# AIM:
Give every line below again, exactly.

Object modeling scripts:
►
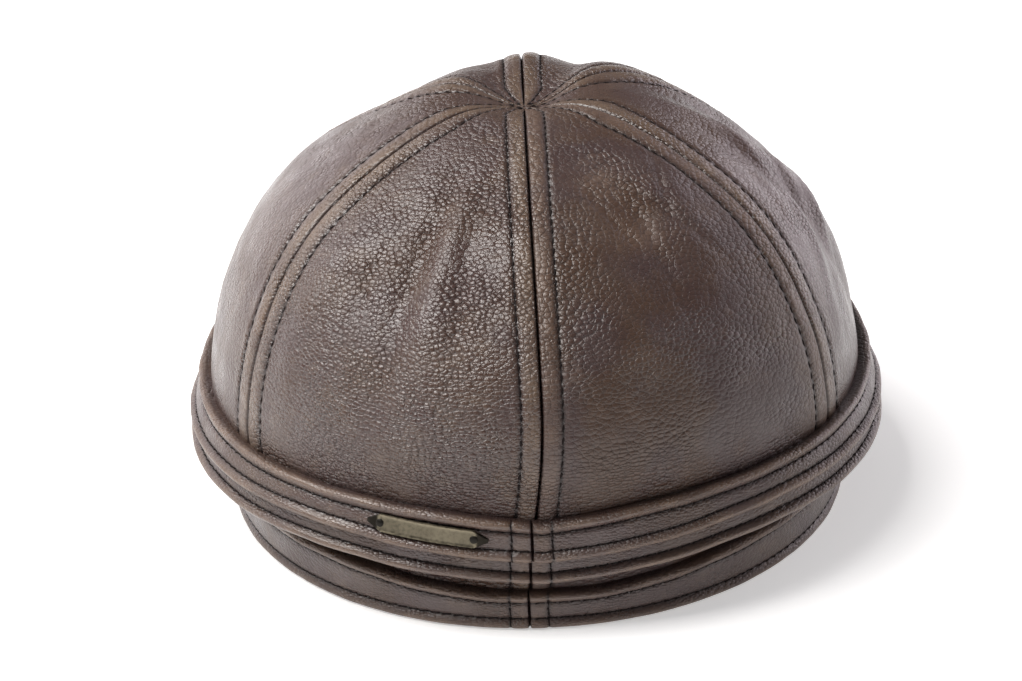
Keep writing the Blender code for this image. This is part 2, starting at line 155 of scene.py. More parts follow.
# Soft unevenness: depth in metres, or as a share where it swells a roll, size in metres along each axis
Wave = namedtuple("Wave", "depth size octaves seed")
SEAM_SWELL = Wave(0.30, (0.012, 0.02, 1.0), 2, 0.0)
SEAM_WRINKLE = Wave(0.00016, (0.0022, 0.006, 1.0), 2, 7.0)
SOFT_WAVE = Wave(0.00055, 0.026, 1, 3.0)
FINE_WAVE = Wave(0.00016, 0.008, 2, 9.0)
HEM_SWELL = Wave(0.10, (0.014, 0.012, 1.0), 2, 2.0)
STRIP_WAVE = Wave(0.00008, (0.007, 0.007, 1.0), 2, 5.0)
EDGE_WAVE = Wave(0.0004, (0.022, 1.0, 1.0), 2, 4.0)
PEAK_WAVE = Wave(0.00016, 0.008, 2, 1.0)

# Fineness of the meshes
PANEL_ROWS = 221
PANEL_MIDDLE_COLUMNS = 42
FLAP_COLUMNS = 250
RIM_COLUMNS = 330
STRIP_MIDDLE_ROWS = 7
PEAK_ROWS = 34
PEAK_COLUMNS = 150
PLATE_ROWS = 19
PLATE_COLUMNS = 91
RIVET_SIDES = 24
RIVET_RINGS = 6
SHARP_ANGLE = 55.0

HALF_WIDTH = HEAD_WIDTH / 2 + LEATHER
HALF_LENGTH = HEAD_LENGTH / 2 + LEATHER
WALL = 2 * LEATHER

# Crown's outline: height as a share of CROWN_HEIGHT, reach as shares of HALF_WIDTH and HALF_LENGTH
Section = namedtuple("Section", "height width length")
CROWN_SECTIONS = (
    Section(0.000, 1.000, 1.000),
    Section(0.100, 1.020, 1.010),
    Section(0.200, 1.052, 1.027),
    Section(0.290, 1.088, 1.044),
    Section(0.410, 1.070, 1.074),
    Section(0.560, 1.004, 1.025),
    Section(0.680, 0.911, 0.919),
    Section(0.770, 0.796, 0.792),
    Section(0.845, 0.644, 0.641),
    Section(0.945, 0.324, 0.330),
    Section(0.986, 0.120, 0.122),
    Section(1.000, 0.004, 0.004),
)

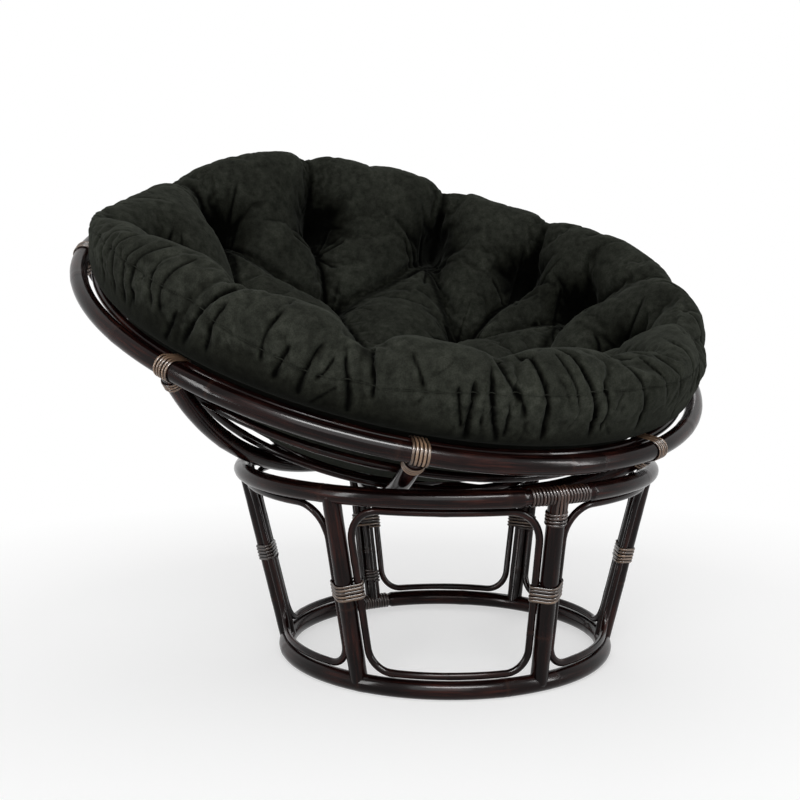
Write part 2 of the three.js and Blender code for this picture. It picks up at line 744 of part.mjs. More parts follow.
◄
# RESPONSE:
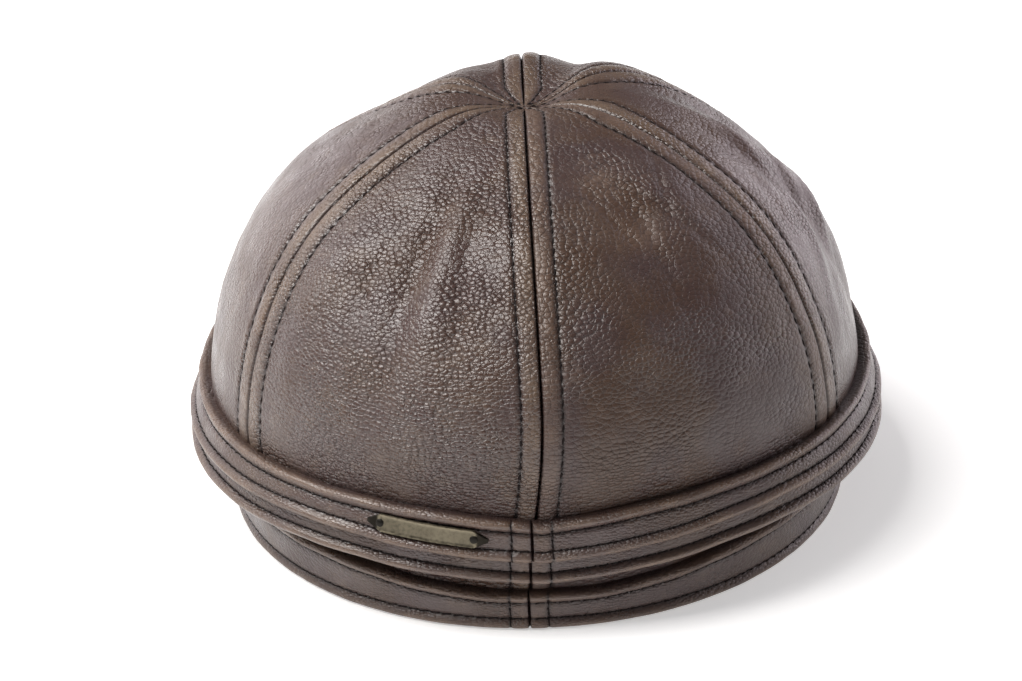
Keep writing the Blender code for this image. This is part 2, starting at line 155 of scene.py. More parts follow.
# Soft unevenness: depth in metres, or as a share where it swells a roll, size in metres along each axis
Wave = namedtuple("Wave", "depth size octaves seed")
SEAM_SWELL = Wave(0.30, (0.012, 0.02, 1.0), 2, 0.0)
SEAM_WRINKLE = Wave(0.00016, (0.0022, 0.006, 1.0), 2, 7.0)
SOFT_WAVE = Wave(0.00055, 0.026, 1, 3.0)
FINE_WAVE = Wave(0.00016, 0.008, 2, 9.0)
HEM_SWELL = Wave(0.10, (0.014, 0.012, 1.0), 2, 2.0)
STRIP_WAVE = Wave(0.00008, (0.007, 0.007, 1.0), 2, 5.0)
EDGE_WAVE = Wave(0.0004, (0.022, 1.0, 1.0), 2, 4.0)
PEAK_WAVE = Wave(0.00016, 0.008, 2, 1.0)

# Fineness of the meshes
PANEL_ROWS = 221
PANEL_MIDDLE_COLUMNS = 42
FLAP_COLUMNS = 250
RIM_COLUMNS = 330
STRIP_MIDDLE_ROWS = 7
PEAK_ROWS = 34
PEAK_COLUMNS = 150
PLATE_ROWS = 19
PLATE_COLUMNS = 91
RIVET_SIDES = 24
RIVET_RINGS = 6
SHARP_ANGLE = 55.0

HALF_WIDTH = HEAD_WIDTH / 2 + LEATHER
HALF_LENGTH = HEAD_LENGTH / 2 + LEATHER
WALL = 2 * LEATHER

# Crown's outline: height as a share of CROWN_HEIGHT, reach as shares of HALF_WIDTH and HALF_LENGTH
Section = namedtuple("Section", "height width length")
CROWN_SECTIONS = (
    Section(0.000, 1.000, 1.000),
    Section(0.100, 1.020, 1.010),
    Section(0.200, 1.052, 1.027),
    Section(0.290, 1.088, 1.044),
    Section(0.410, 1.070, 1.074),
    Section(0.560, 1.004, 1.025),
    Section(0.680, 0.911, 0.919),
    Section(0.770, 0.796, 0.792),
    Section(0.845, 0.644, 0.641),
    Section(0.945, 0.324, 0.330),
    Section(0.986, 0.120, 0.122),
    Section(1.000, 0.004, 0.004),
)

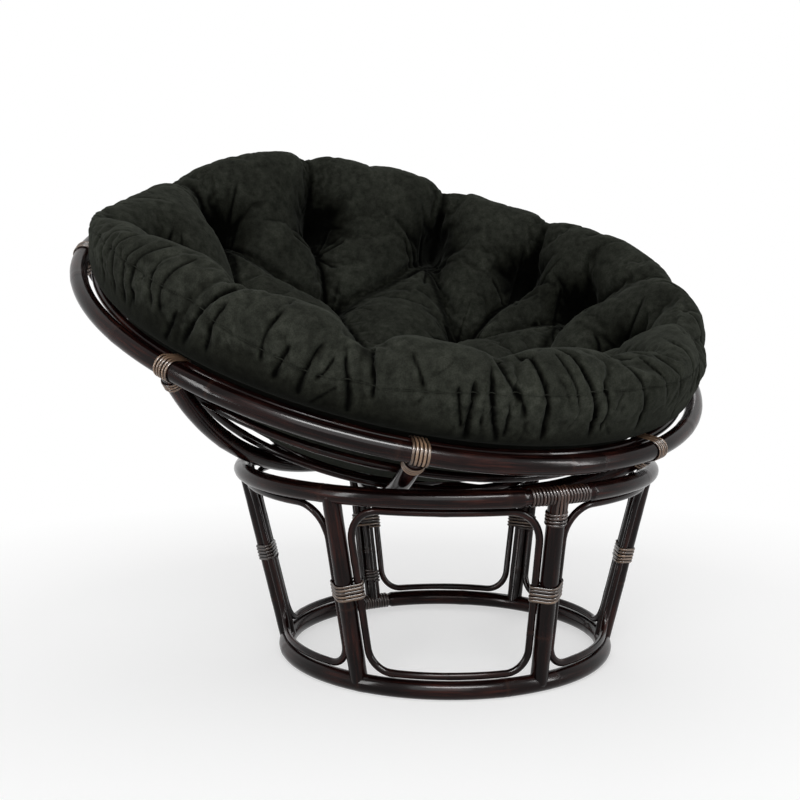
Write part 2 of the three.js and Blender code for this picture. It picks up at line 744 of part.mjs. More parts follow.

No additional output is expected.